Brass is dimensionally stable, non-magnetic, and uniform in chemistry from bar to bar, which makes it one of the easier metals to hold tight tolerances on in high-volume CNC turning. Production tolerance capabilities for C360 brass at Dubuque shops include: turned diameters to plus or minus 0.001 inch as a standard production tolerance, bore diameters to plus or minus 0.0005 inch with finish boring or reaming, thread form to ANSI class 2A or 2B, NPT threads gauged with calibrated ring and plug gauges, and surface finish of 63 Ra microinch or better on turned OD surfaces. For parts requiring tighter tolerances — precision bearing fits, close-clearance valve spools — grinding or lapping is available as a secondary operation. Brass's machinability actually makes extremely tight tolerances easier to achieve than in steel, because the clean chip formation and low cutting forces reduce the tool pressure that causes dimensional variation in less machinable materials.

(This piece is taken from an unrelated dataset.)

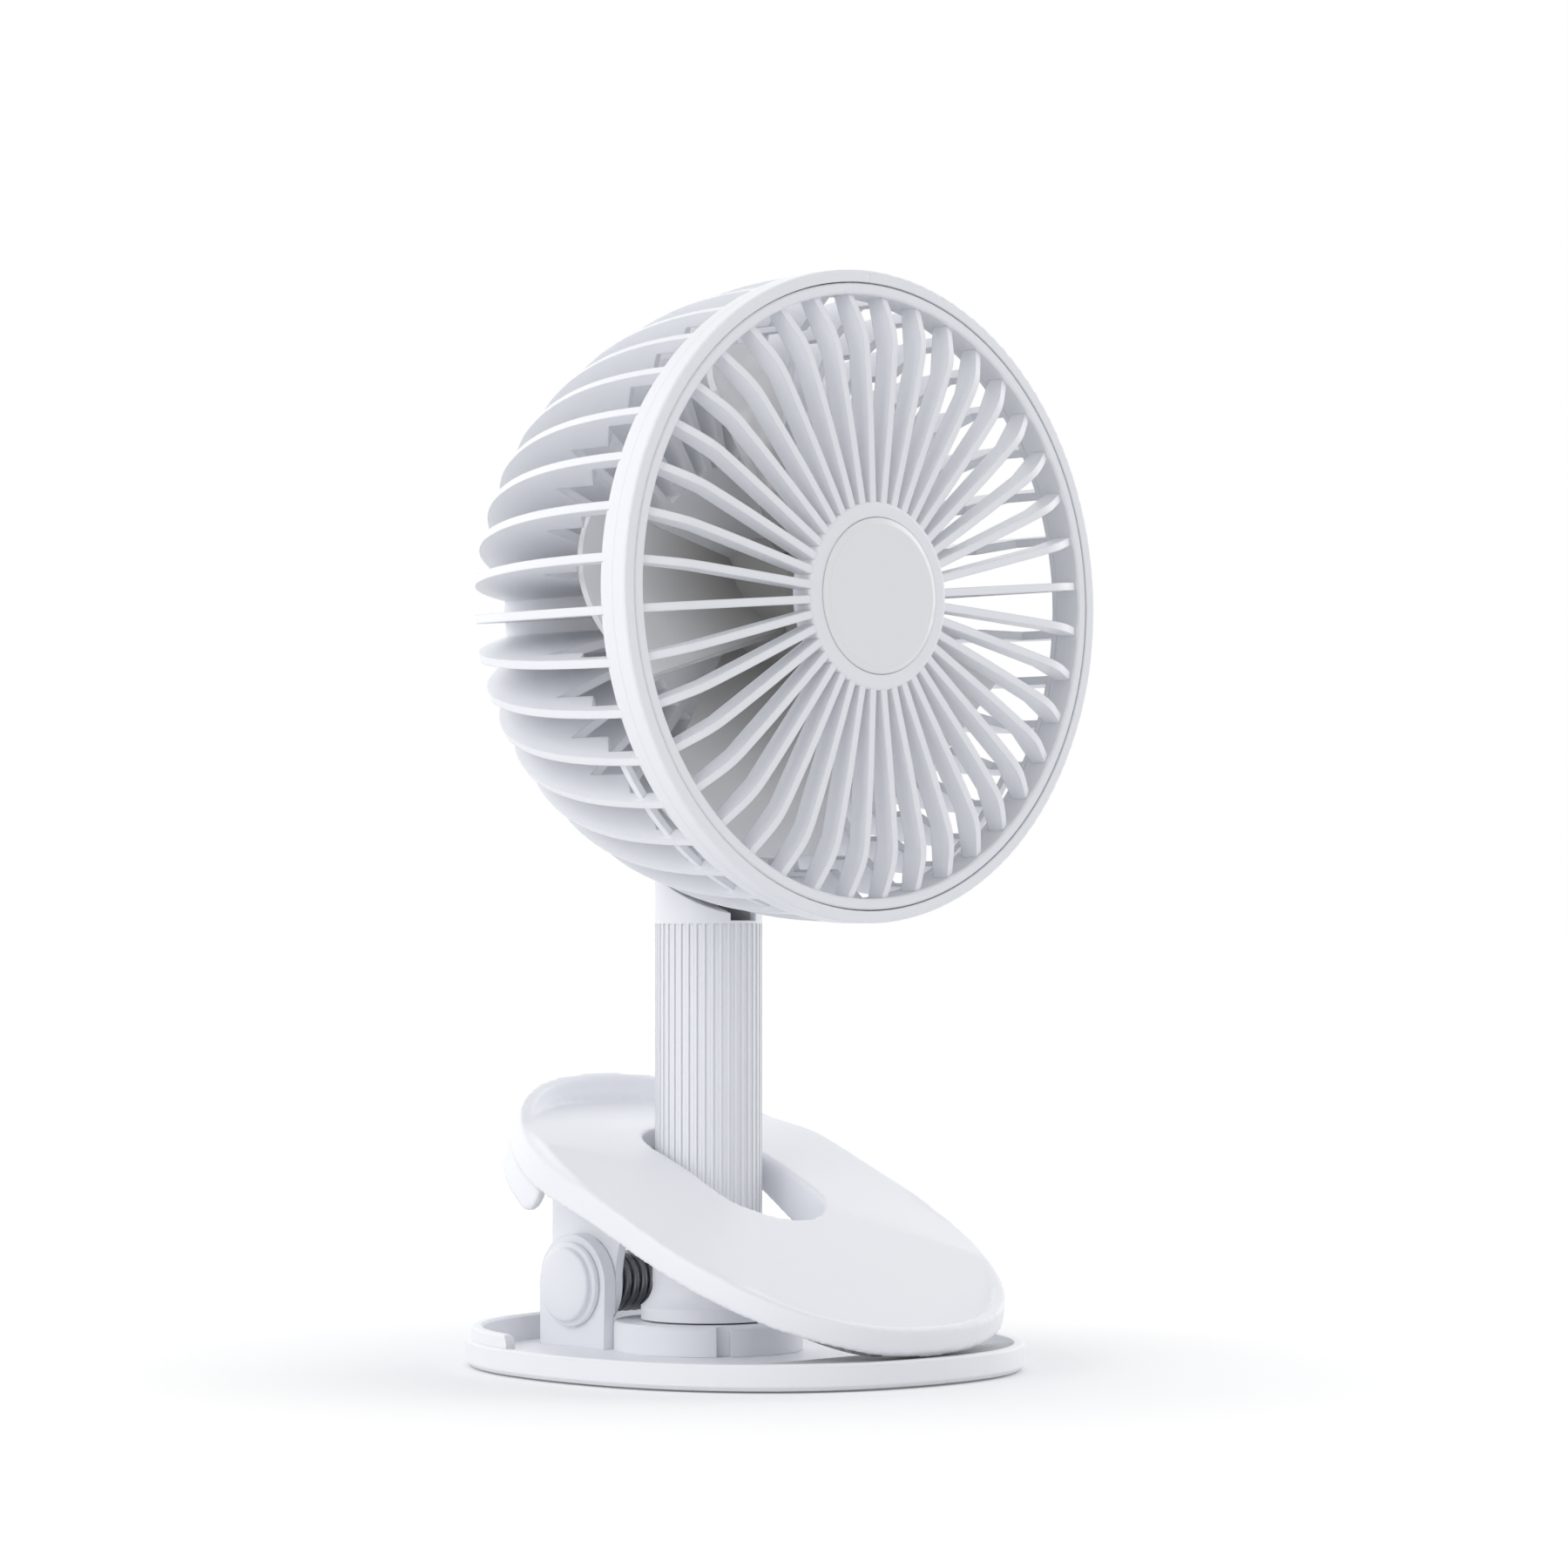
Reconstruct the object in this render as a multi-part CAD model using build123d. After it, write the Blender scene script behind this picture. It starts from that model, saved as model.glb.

For brass instrumentation components exposed to industrial environments — humidity, mild chemical exposure, handling wear — electroless nickel plating is the most practical recommendation from Dubuque suppliers. Its uniform thickness over complex geometry (typically 0.0002 to 0.0004 inch) preserves dimensional tolerances on threaded features and close-clearance surfaces, its 45 to 65 Rockwell C equivalent hardness resists handling wear, and its corrosion resistance in neutral and mildly acidic environments is good. Bright electroplated nickel has better appearance but less uniform thickness. For electrical connector components where contact resistance matters, silver plating (30 to 100 microinch) over a nickel strike provides excellent low-resistance contacts with good tarnish resistance. Chrome plating adds the highest hardness and optical brightness but requires hexavalent chrome processing with its associated environmental compliance costs — most shops route chrome work to specialty plating vendors. All plating specifications should call out thickness range, adhesion test method, and whether corrosion testing (salt fog per ASTM B117) is required.